Кантовское обоснование метафизики, как первое решительное вопрошание о внутренней возможности открытости (Offenbarkeit) бытия сущего, должно было натолкнуться на время как основное определение конечной трансценденции. Ведь бытийное разумение Dasein как бы само по себе набрасывает бытие на время. Но вместе с тем его обоснование метафизики также должно было выйти за пределы вульгарного понятия времени к трансцендентальному пониманию времени как чистой самоаффектации, которая в своей сущности является единой с чистой апперцепцией и в этом единстве делает возможной целостность чистого чувственного разума.

Не потому, что время действует как "форма созерцания" и поначалу истолковывается в Критике чистого разума в качестве таковой, но потому, что разумение бытия из основы конечности Dasein в человеке должно набрасываться на время, время в сущностном единстве с трансцендентальной способностью воображения обретает в Критике чистого разума центральную метафизическую функцию.

Так сама "Критика" подрывает господство разума и рассудка. Логика лишается издавно приписываемого ей метафизического первенства. Ее идея становится проблемой.

Если сущность трансценденции зиждется на чистой способности воображения (изначальнее – во временности), то как раз идея "трансцендентальной логики" и "непонятна" (Unbegriff), тем более, если она к тому же, вопреки изначальному намерению Канта, опирается на саму себя и принимается в качестве абсолютной.

Должно быть, Кант как-то предвидел это падение господства логики в метафизике, коль скоро он мог сказать об этих основных характеристиках бытия, "возможности" ("что-бытие") и "действительности" (называемой Кантом "существованием"): «Возможность, существование и необходимость, если их определения хотят почерпнуть исключительно из чистого рассудка, пока еще никто не смог объяснить иначе, как через очевидную тавтологию»295.

Но разве во 2-м издании Критики чистого разума господство не отдается вновь рассудку? И разве не вследствие этого у Гегеля метафизика столь радикально, как никогда прежде становится "Логикой"?

Что иное, как не возрастающее забвение того, чего добивался Кант: что внутренняя возможность и необходимость метафизики, т.е. ее сущность, в своей основе обуславливаются и удерживаются еще более изначальной разработкой и обострением проблемы конечности, – означает разгоревшаяся в немецком идеализме борьба против "вещи в себе"?

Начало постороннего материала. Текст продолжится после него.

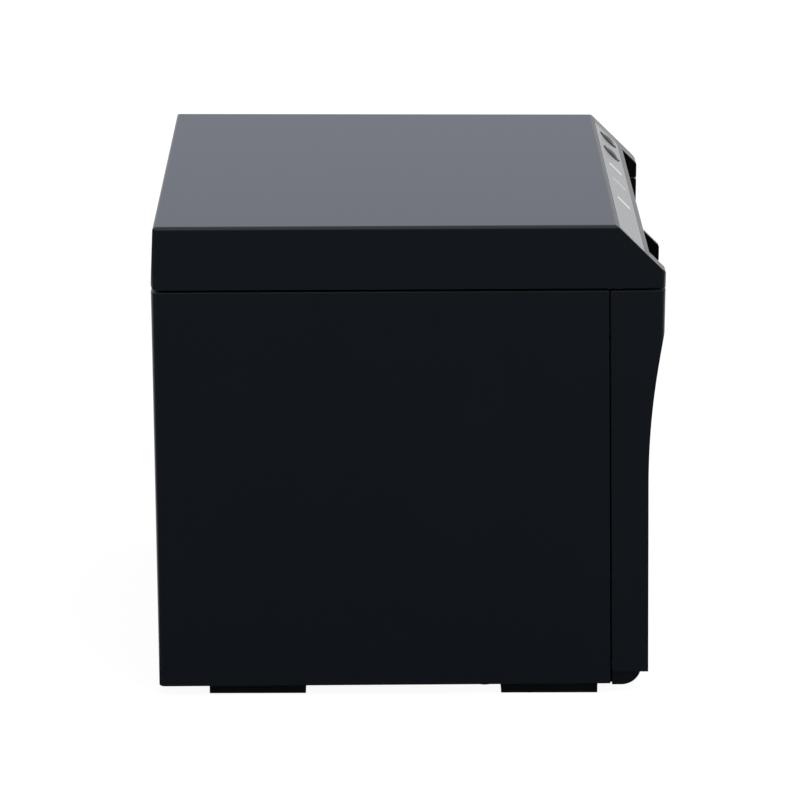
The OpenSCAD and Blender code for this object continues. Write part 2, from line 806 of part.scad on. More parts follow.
module usb_socket() {
    x = usb_size[0];
    y1 = rear_y - panel_recess;
    color(steel_colour) socket(usb_size, 16, 9, 8, 9);
    color(white_plastic) box([x - 2.6, y1 - 10, board_top_z + 4], [x + 2.6, y1 - 3, board_top_z + 6.8]);
}

module network_socket() {
    color(steel_colour) socket(network_size, 21, 12.4, 9, 12);
}

module drawer_socket() {
    color(shell_dark) socket(drawer_size, 16, 10.4, 8, 10);
}

// Sheet behind the rear opening, with one window for each socket.
module socket_plate() {
    y1 = rear_y - wall - 2.5;
    gap = 0.3;
    color(steel_colour) difference() {
        box([-rear_opening[0] - 3, y1 - 1, rear_opening[1] - 3],
            [rear_opening[0] + 3, y1, rear_opening[2] + 3]);
        for (size = [power_size, usb_size, network_size, drawer_size])
            box([size[0] - size[1] / 2 - gap, y1 - 2, board_top_z - gap],
                [size[0] + size[1] / 2 + gap, y1 + 1, board_top_z + size[2] + gap]);
    }
}

// ================= lid =================

slope_foot = [front_y + 0.2, slope_foot_z];

function lid_contour() = concat(
    arc([rear_y - 1.5, lid_z + 1.5], 1.5, -90, 0, 6),
    arc([rear_y - 1.9, body_h - 1], 1, 4, 90, 6),
    [[slope_top_y + 0.5, body_h], [slope_top_y - 0.25, body_h - 0.35],
     slope_foot, [front_y, slope_foot_z - 0.6], [front_y, lid_z]]);

// Rounds the lid's long top edges, which follow the taper of the sides.
module side_edge_cutter() {
    r = 1;
    for (s = [0, 1])
        mirror([s, 0, 0]) translate([half_w(0), 0, body_h]) rotate(-taper_angle)
            translate([-r, 0, -r]) difference() {
                translate([0, -big / 2, 0]) cube([2 * r, big, 2 * r]);
                rotate([90, 0, 0]) cylinder(h = big + 2, r = r, center = true);
            }
}

module lid_solid() {
    intersection() {
        plan_prism(lid_z, body_h);
        along_x(-big, big) polygon(lid_contour());
    }
}

module hinge_boss(x0, x1) {
    along_x(x0, x1) {
        translate([hinge_y, hinge_z]) circle(2.6);
        translate([hinge_y - 2.6, hinge_z]) square([4.6, roof_z - hinge_z + 0.5]);
    }
}

// Posts under the lid's roof, at [x, y], and the x of those behind the control face.
bracket_posts = [[-20, platen_y + 2], [paper_x, platen_y + 2], [42, platen_y + 2]];
liner_posts = [for (x = [-62, 62], y = [-26, 20, 62]) [x, y]];
board_posts = [-32, 7, 45.2];

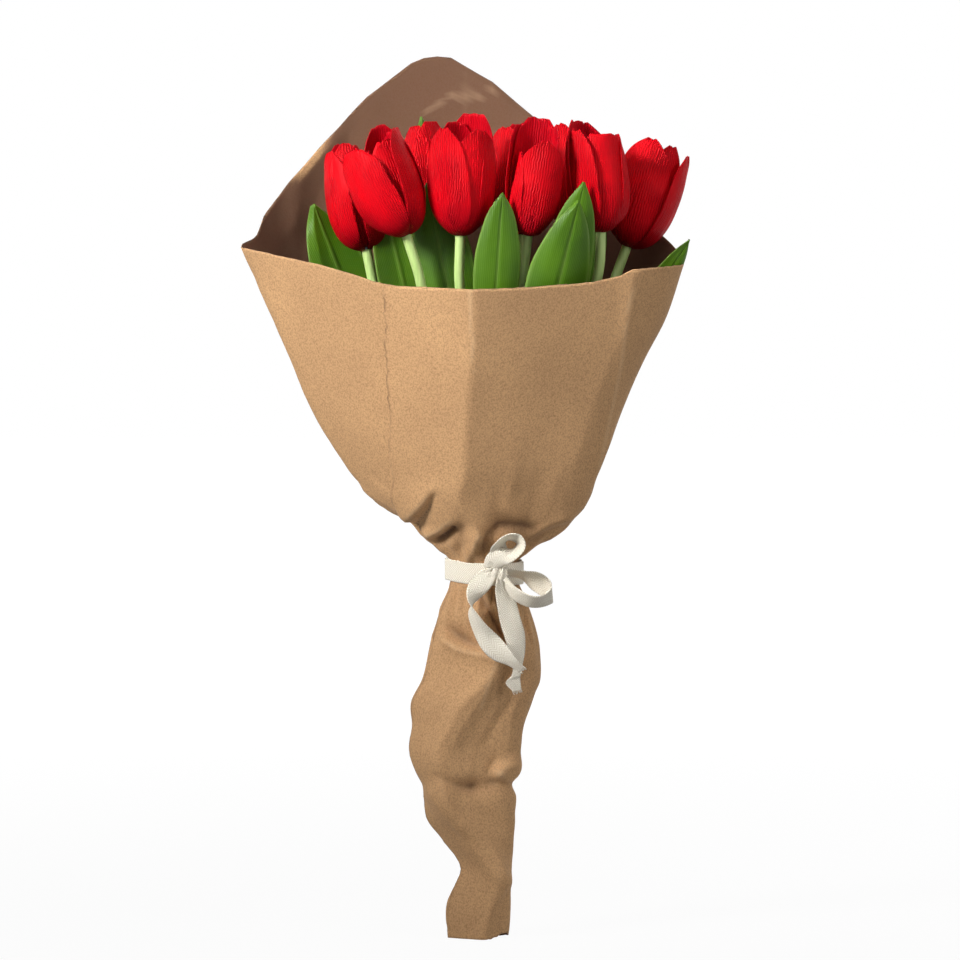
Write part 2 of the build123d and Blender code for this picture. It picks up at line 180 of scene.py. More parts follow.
# The rolled paper at each height: its left side, its right side and its depth.
PAPER_SECTIONS = (
    (-200.0, -20.5, 12.0, 19.2), (-182.5, -20.5, 14.0, 20.0), (-174.4, -18.4, 14.0, 21.0),
    (-159.3, -13.2, 14.6, 24.3), (-145.8, -22.1, 15.1, 27.0), (-132.8, -31.3, 16.2, 32.0),
    (-122.0, -31.9, 16.7, 37.5), (-113.9, -32.9, 14.6, 40.0), (-110.2, -35.1, 17.8, 40.0),
    (-96.1, -40.3, 19.0, 35.8), (-82.6, -38.9, 20.6, 36.5), (-70.7, -39.4, 25.0, 37.1),
    (-58.3, -33.5, 29.2, 37.1), (-42.1, -29.7, 29.4, 37.0), (-25.9, -26.3, 26.4, 34.5),
    (-12.0, -20.8, 21.0, 31.0), (-7.6, -19.3, 18.6, 29.6), (7.4, -19.3, 18.6, 29.6),
    (11.3, -23.6, 24.4, 37.8), (18.9, -33.0, 37.4, 48.0), (27.5, -41.2, 46.8, 56.7),
    (31.9, -50.2, 51.0, 60.0), (53.5, -72.0, 61.6, 75.0), (66.4, -81.0, 66.4, 82.0),
    (89.1, -94.0, 74.5, 92.0), (115.0, -105.0, 85.9, 103.3), (134.5, -113.4, 96.0, 111.0),
    (170.0, -129.0, 108.8, 126.0), (200.0, -142.0, 122.0, 141.0), (285.0, -178.0, 156.0, 186.5),
)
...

Насколько преображается кантовское устремление, когда Гегель следующим образом разъясняет метафизику как логику: «Следовательно, логику следует понимать как систему чистого разума, как царство чистой мысли. Это царство есть истина, как она без покровов есть в себе и для себя. Потому можно сказать, что ее содержание есть не что иное, как изображение (Darstellung) Бога, как Он есть в Своей вечной сущности до сотворения природы и конечного духа»296.

Можно ли привести более разительное доказательство тому, сколь мало самоочевидной является присущая природе человека метафизика, а вместе с тем – и сама "природа человека"?

Но не желаем ли мы выдать предложенную фундаментально-онтологическую интерпретацию Критики чистого разума за нечто, в обладании чем мы могли бы казаться умней, чем наши великие предшественники? Разве наши собственные попытки, если данное сравнение вообще допустимо, не оканчиваются тем, что мы отшатываемся от того, что мы – и не случайно – более не видим?

Надо надеяться, что через проведение этой фундаментально-онтологически ориентированной интерпретации Критики чистого разума, пусть даже и останавливающейся перед решающим, проблематика обоснования метафизики получила большую остроту и конкретность. Так что нам остается лишь одно – вопрошанием удерживать исследование открытым.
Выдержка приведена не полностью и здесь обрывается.